Objective: Examine the material below. Gather every line in which the string "parts" appears.

## BEGIN

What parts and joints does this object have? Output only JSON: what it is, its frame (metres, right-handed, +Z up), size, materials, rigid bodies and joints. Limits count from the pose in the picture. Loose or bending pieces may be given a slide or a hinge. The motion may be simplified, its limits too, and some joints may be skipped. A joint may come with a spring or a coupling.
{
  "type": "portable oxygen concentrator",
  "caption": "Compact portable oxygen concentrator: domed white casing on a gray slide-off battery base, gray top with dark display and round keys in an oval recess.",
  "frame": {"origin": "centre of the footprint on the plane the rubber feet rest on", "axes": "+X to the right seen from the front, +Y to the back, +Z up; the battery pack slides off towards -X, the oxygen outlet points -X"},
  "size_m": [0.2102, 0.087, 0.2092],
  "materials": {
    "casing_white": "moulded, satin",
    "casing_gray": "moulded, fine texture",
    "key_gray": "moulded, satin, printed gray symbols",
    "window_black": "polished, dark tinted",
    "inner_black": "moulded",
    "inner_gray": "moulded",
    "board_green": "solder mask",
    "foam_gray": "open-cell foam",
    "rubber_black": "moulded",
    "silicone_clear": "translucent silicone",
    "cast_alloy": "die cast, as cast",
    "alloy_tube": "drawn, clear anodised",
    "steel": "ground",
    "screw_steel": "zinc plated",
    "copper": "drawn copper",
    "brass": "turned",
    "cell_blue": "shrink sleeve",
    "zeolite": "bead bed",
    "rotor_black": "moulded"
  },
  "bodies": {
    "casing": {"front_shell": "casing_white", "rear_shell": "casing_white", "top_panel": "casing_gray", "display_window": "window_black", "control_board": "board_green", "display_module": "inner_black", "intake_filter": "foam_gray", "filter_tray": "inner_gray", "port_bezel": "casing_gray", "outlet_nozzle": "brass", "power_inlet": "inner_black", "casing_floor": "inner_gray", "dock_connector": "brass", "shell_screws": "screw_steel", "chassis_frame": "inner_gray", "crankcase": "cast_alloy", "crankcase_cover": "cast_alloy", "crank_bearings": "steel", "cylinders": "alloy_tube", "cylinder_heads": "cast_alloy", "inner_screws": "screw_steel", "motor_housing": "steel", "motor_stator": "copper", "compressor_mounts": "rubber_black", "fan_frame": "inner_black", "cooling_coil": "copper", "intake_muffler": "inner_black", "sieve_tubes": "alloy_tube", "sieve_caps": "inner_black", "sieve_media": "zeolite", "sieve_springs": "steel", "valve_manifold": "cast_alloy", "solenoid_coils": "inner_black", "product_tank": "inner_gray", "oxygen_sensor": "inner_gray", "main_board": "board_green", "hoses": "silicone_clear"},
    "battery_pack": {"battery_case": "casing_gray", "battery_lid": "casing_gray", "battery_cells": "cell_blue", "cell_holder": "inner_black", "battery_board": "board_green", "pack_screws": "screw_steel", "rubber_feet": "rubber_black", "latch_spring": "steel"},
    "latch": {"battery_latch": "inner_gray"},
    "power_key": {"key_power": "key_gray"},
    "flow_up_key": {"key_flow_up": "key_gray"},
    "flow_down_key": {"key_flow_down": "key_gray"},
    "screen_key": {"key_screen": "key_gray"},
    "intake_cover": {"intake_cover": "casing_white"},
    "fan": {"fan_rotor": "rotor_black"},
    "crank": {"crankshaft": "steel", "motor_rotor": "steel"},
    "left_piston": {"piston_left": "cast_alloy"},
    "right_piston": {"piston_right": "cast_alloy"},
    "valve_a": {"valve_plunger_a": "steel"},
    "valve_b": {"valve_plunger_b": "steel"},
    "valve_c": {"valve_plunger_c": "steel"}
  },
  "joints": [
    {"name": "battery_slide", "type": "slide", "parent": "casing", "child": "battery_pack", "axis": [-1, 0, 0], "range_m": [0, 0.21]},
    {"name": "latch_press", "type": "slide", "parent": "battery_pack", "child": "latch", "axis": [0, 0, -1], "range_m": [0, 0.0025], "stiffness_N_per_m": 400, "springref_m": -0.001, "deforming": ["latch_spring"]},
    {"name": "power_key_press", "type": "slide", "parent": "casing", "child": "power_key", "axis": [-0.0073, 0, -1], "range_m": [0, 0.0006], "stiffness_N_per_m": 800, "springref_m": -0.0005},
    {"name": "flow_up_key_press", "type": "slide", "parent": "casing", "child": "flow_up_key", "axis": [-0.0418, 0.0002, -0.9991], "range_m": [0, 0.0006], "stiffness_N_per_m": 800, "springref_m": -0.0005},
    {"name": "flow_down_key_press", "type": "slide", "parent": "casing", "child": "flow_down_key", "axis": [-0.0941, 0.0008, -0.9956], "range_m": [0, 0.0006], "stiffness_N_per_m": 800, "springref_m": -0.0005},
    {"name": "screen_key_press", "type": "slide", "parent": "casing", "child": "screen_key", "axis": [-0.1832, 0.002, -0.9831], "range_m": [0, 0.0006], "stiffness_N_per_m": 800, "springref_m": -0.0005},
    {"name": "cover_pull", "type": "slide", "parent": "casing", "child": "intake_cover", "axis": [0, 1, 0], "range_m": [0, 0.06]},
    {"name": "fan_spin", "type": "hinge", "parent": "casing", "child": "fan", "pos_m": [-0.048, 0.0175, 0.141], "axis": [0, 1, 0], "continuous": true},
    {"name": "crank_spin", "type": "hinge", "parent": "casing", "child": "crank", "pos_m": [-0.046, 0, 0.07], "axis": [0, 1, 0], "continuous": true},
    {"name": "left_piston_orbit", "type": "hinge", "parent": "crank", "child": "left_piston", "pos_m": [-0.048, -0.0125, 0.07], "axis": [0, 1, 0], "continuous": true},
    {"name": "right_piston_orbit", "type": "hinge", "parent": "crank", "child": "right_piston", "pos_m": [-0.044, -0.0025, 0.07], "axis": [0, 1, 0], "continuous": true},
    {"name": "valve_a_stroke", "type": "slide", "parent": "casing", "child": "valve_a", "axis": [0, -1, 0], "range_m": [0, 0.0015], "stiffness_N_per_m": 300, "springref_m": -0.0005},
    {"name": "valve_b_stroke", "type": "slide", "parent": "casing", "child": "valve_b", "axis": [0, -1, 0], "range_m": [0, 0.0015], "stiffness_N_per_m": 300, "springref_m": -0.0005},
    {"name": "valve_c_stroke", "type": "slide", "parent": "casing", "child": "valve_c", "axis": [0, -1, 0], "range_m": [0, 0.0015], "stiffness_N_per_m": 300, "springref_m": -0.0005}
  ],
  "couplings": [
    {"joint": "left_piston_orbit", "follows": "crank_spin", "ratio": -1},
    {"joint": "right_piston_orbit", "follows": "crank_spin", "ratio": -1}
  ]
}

## END
## BEGIN

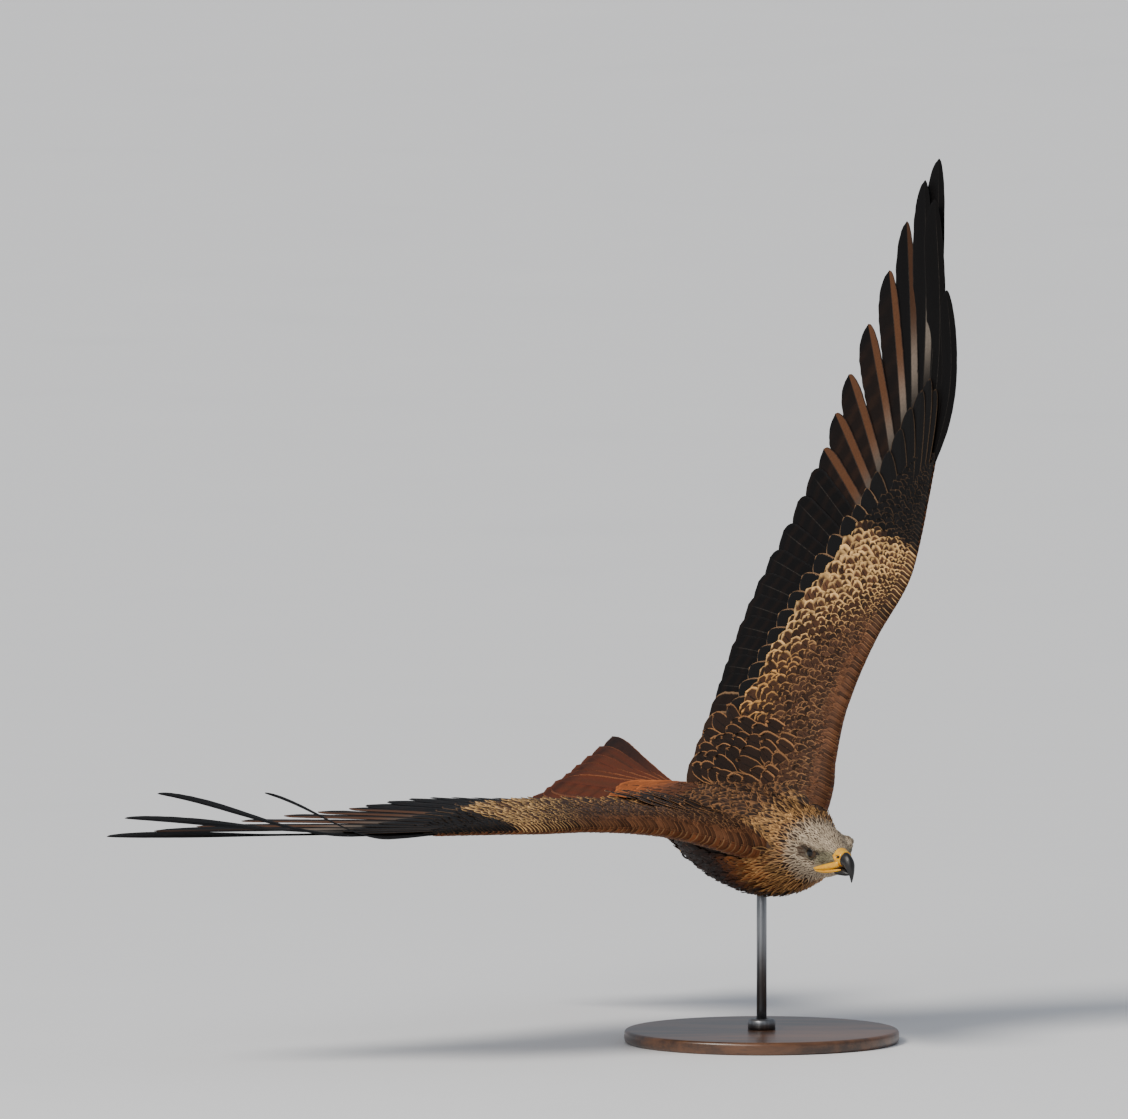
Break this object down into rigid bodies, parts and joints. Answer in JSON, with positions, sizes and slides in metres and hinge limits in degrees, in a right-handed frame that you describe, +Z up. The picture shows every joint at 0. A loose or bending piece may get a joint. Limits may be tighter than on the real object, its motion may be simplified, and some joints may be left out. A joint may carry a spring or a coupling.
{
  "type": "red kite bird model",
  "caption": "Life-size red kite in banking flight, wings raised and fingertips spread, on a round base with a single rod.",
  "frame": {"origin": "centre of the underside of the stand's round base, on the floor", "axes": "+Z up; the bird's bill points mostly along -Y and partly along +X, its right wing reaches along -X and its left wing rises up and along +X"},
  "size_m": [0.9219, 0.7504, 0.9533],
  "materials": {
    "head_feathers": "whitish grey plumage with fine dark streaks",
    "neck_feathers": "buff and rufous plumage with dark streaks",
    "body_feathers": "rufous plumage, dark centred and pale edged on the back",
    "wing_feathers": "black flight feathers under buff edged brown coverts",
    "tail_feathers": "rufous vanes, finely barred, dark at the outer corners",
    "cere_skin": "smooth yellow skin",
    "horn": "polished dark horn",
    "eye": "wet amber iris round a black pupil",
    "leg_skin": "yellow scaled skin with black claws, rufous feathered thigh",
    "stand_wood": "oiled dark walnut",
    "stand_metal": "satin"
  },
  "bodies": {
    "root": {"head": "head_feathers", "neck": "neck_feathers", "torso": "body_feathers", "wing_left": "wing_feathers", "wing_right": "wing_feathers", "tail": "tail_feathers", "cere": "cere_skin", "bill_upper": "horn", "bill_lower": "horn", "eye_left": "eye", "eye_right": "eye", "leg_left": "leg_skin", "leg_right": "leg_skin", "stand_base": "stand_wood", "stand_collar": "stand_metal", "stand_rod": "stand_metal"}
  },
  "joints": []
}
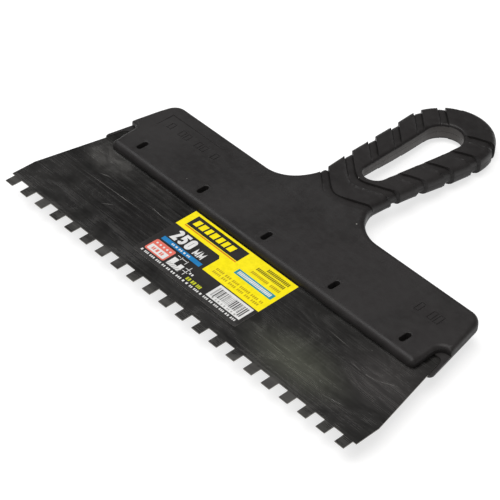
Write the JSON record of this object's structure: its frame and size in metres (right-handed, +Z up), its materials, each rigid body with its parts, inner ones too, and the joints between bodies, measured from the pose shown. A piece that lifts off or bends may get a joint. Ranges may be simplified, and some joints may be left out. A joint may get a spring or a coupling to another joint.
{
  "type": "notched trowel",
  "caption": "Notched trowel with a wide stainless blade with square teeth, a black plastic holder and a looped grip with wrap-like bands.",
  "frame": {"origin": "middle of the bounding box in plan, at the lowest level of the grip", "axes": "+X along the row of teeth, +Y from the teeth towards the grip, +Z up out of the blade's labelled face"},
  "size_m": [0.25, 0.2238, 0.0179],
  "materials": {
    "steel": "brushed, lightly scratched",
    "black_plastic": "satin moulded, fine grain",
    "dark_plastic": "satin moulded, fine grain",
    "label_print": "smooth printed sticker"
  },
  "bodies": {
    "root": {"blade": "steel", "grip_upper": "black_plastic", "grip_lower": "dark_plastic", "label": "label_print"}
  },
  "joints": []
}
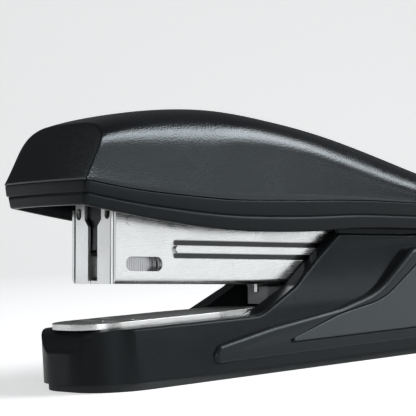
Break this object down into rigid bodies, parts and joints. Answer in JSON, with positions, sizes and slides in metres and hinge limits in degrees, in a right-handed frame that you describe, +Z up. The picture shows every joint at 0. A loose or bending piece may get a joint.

## END

Correct response:
What parts and joints does this object have? Output only JSON: what it is, its frame (metres, right-handed, +Z up), size, materials, rigid bodies and joints. Limits count from the pose in the picture. Loose or bending pieces may be given a slide or a hinge. The motion may be simplified, its limits too, and some joints may be skipped. A joint may come with a spring or a coupling.
Break this object down into rigid bodies, parts and joints. Answer in JSON, with positions, sizes and slides in metres and hinge limits in degrees, in a right-handed frame that you describe, +Z up. The picture shows every joint at 0. A loose or bending piece may get a joint. Limits may be tighter than on the real object, its motion may be simplified, and some joints may be left out. A joint may carry a spring or a coupling.
Write the JSON record of this object's structure: its frame and size in metres (right-handed, +Z up), its materials, each rigid body with its parts, inner ones too, and the joints between bodies, measured from the pose shown. A piece that lifts off or bends may get a joint. Ranges may be simplified, and some joints may be left out. A joint may get a spring or a coupling to another joint.
Break this object down into rigid bodies, parts and joints. Answer in JSON, with positions, sizes and slides in metres and hinge limits in degrees, in a right-handed frame that you describe, +Z up. The picture shows every joint at 0. A loose or bending piece may get a joint.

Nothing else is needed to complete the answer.